Trying something new. ITT we debate the merits of different programming languages without the autism. We're all adults here, or at least most of you pretend to be to avoid being banned. Let's have a proper technical discussion on programming languages.
The two rules are: -No ad-hominems allowed. As a participant in the thread, you are free and encouraged to ridicule anyone who does this, as long as it is on the basis of their behavior rather than their opinion. -All arguments must be technical. Shitting on a language's userbase is underage behavior. So are pajeet/onions memes. Examples of underage behavior: >ENTERPRISE POO LANGUAGE >RUST SJW S O Y LANG >FORTH IS THE WHITE MAN'S LANGUAGE >Everyone who doesn't use C is a nigger
SSA for most things as CPS-compiled code tends to make lots of non local jumps and fuck up your cache.
CPS but reducing all the administrative redexes (aka ANF) is ok, but better left to functional languages where the presence of call operators requires it.
Levi Brooks
Anyone has a tips for implementing error recovery in recursive descent parser?

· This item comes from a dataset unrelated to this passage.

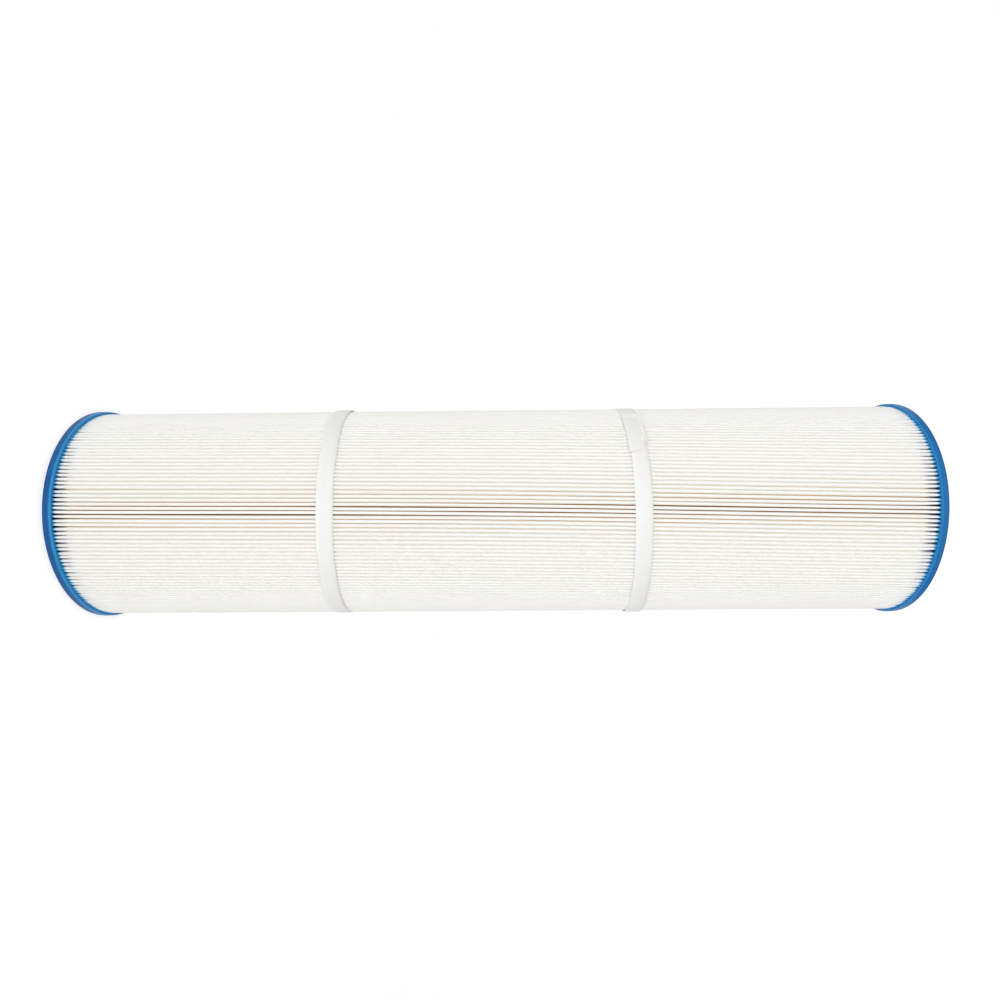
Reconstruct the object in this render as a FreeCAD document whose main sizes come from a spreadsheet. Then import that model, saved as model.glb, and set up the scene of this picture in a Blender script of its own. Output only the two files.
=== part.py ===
"""Pleated filter cartridge: drilled core, pleated fabric, two straps and two cast urethane end caps.

Millimetres, +Z up.  The cartridge stands on its lower end cap: the origin is the centre of that cap's
resting face and the core's axis is +Z.
"""

import FreeCAD
import Part
import math
import os
import Sketcher
from FreeCAD import Placement, Rotation, Vector

Z_AXIS = Vector(0, 0, 1)

# Driving dimensions, in millimetres and degrees.  Each becomes a spreadsheet cell with this alias.
DIMENSIONS = [
    ("overall_length", 674.7),      # resting face to resting face, 26 9/16 in
    ("cap_diameter", 177.8),        # 7 in
    ("cap_height", 6.6),            # axial height of the cap's outer wall
    ("cap_floor", 2.4),             # urethane under the ends of the pleats and the core
    ("cap_corner", 1.5),            # radius of the cap's outer edge
    ("cap_rim_edge", 0.5),          # chamfer on the wall's free edge
    ("potting_height", 5.6),        # level that the urethane reached between the pleats
    ("bore_diameter", 76.2),        # 3 in opening that seals on the filter's manifold
    ("bore_bevel", 1.2),
    ("seal_ring_width", 6.5),       # raised flat ring round the bore
    ("rest_ring_width", 4.4),       # raised flat ring near the cap's edge
    ("field_depth", 0.8),           # recessed field between the two rings
    ("standoff_diameter", 5.0),     # pockets left by the mould's standoff pins
    ("standoff_depth", 0.8),
    ("standoff_circle", 132.0),
    ("standoff_count", 12),
    ("core_outer", 84.0),
    ("core_inner", 78.4),
    ("core_hole", 10.0),
    ("core_hole_pitch", 21.5),      # axial distance between rings of holes
    ("core_hole_rings", 29),
    ("core_hole_columns", 10),      # holes in one ring
    ("pleat_count", 168),
    ("pleat_outer", 173.6),         # diameter over the folded tips
    ("pleat_inner", 84.8),          # diameter inside the folded roots
    ("fabric", 0.5),                # thickness of the spun-bonded polyester
    ("tip_fold", 0.9),              # radius of the tip fold, at the middle of the fabric
    ("root_fold", 0.38),            # radius of the root fold, at the middle of the fabric
    ("seam_gap", 0.2),              # bond line between the two end leaves
    ("seam_inset", 0.6),            # the end leaves stop this far inside the tips
    ("seam_depth", 34.0),           # radial reach of the bond
    ("band_width", 13.2),
    ("band_thickness", 0.5),
    ("band_clearance", 0.45),       # room for the tilt of a strap over the pleat tips
    ("band_bond", 0.12),            # adhesive between the strap's lapped ends
    ("band_lap", 26.0),             # angle over which the strap's two ends overlap
    ("band_ramp", 5.0),             # angle over which the strap climbs on to its own end
    ("lower_band_height", 208.9),
    ("lower_band_lean", -2.35),     # tilt of the strap's plane about the X axis
    ("lower_band_roll", 0.97),      # and about the Y axis
    ("lower_band_lap_start", 151.0),
    ("upper_band_height", 452.3),
    ("upper_band_lean", 0.58),
    ("upper_band_roll", -1.69),
    ("upper_band_lap_start", 209.0),
]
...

Approach to check every parser nesting function call's return value and either throw the error up or try to synchronize isn't ideal. Programming it in language with exceptions might be suggested, but it just cleans this cancellation problem and not an overall design.
Examples that I don't have properly solved: parser is in states: top level->function->statement->expression And encounters invalid expression. synchronization point could be semicolon at the end of each statement or significant keyword starting other statement. But parser encounters e.g. FUNCTION keyword which only introduces top level statement. Should the parser attempt to synchronize on that to top-level statement or just bail completely? Any nice simple implementations of parser with synchronization? Possibly in lang without exceptions? Maybe I will give up on that and bail on first parser error. That shit is so by miles simpler.
Aaron Hall
I don't bother with error recovery. I abort with the message "syntax error."
Josiah Peterson
Yeah that's so freaking easy. Currently also print the whole line in question, which is an ok usability for me. But anything I've managed to come up with just wan't elegant, I wondered if there is some existing solutions that look nice. Both Wirth and Engineering a Compiler mention error recovery but none describe how to actually implement it, only that such possibility exists.
Sebastian Allen
One approach I see a lot is to just discard tokens until you find something you expect. Another is to replace what you found with what you expected, if they look similar enough (eg. comma/semicolon). Another, if there are very few possibilities, is to insert the token you expected. Obviously you need the appropriate support built into your tokenizer API.